After four knife-wielding inmates claiming to be aligned with the Islamic State instigated a mutiny in a Russian prison last week, resulting in the deaths of 13 people, even the Kremlin’s most loyal lieutenants raised critical questions about how it could have happened.
“Where did the prisoners get knives, flags and mobile phones in a maximum-security colony?” Aleksander E. Khinshtein, an arch-conservative member of Parliament from the ruling United Russia party, asked on his Telegram channel.
Only two months earlier, he noted, a similar revolt had taken place in another penitentiary, in the city of Rostov-on-Don in southern Russia.
“Why, given the relevance of the terrorist threat and the sad Rostov experience, has the work on preventing extremism and the spread of destructive ideas in the penal system not been brought to the proper level?” Mr. Khinshtein continued.

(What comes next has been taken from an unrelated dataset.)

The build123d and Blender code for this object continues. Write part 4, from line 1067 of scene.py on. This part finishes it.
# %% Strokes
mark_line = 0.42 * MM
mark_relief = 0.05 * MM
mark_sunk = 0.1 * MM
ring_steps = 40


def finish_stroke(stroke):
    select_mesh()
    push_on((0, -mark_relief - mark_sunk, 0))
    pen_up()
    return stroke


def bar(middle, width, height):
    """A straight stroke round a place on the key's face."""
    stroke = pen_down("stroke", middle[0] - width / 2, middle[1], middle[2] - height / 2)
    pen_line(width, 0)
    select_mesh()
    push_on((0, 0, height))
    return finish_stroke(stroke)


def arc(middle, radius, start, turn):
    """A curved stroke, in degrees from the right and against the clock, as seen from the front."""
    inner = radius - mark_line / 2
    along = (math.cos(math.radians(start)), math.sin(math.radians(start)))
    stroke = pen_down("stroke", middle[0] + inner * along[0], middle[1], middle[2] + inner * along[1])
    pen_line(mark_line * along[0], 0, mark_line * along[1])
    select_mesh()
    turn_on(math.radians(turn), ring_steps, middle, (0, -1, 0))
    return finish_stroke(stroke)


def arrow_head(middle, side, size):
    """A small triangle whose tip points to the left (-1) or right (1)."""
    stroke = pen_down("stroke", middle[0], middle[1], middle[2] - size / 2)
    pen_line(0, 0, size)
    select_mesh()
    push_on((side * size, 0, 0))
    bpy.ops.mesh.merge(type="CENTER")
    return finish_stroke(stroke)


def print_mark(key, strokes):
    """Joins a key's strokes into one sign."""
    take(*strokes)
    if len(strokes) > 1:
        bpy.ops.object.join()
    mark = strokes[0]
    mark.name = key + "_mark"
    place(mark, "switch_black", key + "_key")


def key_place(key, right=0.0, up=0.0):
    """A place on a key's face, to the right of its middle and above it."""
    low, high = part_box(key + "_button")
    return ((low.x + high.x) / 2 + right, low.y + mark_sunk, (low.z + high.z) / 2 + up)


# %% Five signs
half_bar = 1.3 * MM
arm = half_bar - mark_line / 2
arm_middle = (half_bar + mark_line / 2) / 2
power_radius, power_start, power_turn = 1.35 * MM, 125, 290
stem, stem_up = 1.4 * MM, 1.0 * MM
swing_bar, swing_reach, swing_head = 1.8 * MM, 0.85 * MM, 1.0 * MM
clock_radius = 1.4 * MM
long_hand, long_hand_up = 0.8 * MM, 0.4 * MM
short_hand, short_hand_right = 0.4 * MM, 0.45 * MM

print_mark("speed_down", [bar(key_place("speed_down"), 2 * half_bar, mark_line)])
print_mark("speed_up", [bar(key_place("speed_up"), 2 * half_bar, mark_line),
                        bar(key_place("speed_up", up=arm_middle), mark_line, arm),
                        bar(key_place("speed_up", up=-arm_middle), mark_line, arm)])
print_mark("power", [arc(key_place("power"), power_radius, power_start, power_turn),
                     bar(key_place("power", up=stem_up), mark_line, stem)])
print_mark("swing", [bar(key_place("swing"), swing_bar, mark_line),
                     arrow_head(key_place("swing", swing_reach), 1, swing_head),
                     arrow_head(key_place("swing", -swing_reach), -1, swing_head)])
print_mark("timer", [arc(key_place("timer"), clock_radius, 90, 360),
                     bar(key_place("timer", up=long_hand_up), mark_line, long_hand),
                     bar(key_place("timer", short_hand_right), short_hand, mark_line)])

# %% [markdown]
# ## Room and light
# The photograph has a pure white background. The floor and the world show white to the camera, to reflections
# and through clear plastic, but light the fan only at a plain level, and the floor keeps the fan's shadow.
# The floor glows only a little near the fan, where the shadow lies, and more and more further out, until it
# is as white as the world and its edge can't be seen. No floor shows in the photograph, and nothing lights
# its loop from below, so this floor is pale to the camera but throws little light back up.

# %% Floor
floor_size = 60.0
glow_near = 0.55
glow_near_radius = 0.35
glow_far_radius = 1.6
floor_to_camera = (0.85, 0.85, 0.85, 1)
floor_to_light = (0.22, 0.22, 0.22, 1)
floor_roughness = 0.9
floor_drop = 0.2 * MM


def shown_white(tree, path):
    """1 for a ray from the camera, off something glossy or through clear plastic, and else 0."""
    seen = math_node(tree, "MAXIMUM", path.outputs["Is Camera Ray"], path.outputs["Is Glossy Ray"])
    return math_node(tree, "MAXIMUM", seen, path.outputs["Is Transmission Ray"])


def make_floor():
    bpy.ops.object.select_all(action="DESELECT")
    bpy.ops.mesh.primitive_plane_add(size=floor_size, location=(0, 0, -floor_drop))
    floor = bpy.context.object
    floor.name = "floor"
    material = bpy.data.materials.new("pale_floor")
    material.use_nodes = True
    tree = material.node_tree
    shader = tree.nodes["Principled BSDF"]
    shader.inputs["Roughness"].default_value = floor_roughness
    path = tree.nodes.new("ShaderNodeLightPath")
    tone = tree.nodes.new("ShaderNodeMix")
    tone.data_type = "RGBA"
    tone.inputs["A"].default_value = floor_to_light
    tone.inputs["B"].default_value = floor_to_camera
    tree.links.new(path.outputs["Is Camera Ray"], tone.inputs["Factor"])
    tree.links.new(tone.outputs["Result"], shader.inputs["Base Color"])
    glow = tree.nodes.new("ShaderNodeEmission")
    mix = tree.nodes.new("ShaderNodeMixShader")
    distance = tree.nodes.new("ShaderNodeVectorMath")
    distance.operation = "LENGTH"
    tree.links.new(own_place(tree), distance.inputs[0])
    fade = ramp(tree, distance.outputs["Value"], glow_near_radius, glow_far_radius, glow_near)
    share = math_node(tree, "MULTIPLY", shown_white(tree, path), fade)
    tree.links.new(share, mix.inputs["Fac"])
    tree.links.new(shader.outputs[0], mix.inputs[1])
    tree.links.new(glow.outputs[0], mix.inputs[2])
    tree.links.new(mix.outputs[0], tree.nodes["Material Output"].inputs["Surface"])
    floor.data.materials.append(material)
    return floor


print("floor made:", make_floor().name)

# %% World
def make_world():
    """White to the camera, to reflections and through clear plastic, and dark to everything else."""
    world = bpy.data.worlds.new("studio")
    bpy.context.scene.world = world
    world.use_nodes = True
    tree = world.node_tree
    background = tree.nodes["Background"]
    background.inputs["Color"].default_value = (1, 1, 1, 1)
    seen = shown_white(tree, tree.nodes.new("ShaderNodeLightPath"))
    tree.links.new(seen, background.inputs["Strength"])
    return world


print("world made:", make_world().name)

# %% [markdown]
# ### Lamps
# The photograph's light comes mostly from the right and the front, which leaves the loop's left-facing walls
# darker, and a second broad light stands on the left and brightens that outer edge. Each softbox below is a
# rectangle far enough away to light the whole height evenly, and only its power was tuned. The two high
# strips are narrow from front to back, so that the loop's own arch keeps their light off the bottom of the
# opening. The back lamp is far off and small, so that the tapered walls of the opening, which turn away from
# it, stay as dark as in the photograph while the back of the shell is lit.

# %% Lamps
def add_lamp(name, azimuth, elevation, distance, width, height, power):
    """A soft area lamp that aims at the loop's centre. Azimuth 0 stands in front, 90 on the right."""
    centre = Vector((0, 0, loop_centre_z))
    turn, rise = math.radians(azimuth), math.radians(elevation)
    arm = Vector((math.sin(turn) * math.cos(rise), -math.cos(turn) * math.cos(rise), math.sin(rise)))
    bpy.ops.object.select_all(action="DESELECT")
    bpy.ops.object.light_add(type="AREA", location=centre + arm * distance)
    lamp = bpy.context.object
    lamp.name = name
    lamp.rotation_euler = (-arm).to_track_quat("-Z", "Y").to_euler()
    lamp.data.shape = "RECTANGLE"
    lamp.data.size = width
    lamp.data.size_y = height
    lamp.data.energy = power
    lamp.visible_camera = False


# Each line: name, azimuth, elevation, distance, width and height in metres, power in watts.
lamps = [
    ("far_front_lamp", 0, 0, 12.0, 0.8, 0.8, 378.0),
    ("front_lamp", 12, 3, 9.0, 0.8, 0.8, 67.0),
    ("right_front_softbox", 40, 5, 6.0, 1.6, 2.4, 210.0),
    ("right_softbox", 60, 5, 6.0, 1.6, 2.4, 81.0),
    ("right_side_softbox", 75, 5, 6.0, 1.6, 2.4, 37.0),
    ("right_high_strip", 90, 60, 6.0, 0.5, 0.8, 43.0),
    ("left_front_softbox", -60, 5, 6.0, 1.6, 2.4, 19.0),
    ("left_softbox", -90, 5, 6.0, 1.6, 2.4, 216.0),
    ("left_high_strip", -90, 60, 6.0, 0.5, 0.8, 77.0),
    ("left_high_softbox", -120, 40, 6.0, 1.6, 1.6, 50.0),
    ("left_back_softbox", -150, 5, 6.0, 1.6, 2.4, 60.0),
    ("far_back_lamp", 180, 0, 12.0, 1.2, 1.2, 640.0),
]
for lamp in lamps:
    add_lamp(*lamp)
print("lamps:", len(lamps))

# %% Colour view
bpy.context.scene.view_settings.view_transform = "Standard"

The uprising last week in the Volgograd region, in which all the instigators were killed, was the latest in a series of violent episodes in Russia in which Islamic extremists either claimed credit or were blamed by Russian authorities.
In the Rostov incident, in June, six detainees accused of terrorism violently took control of a detention center before all but one of them were killed. One week later, gunmen in the predominantly Muslim Russian region of Dagestan simultaneously attacked Christian and Jewish places of worship, killing 22.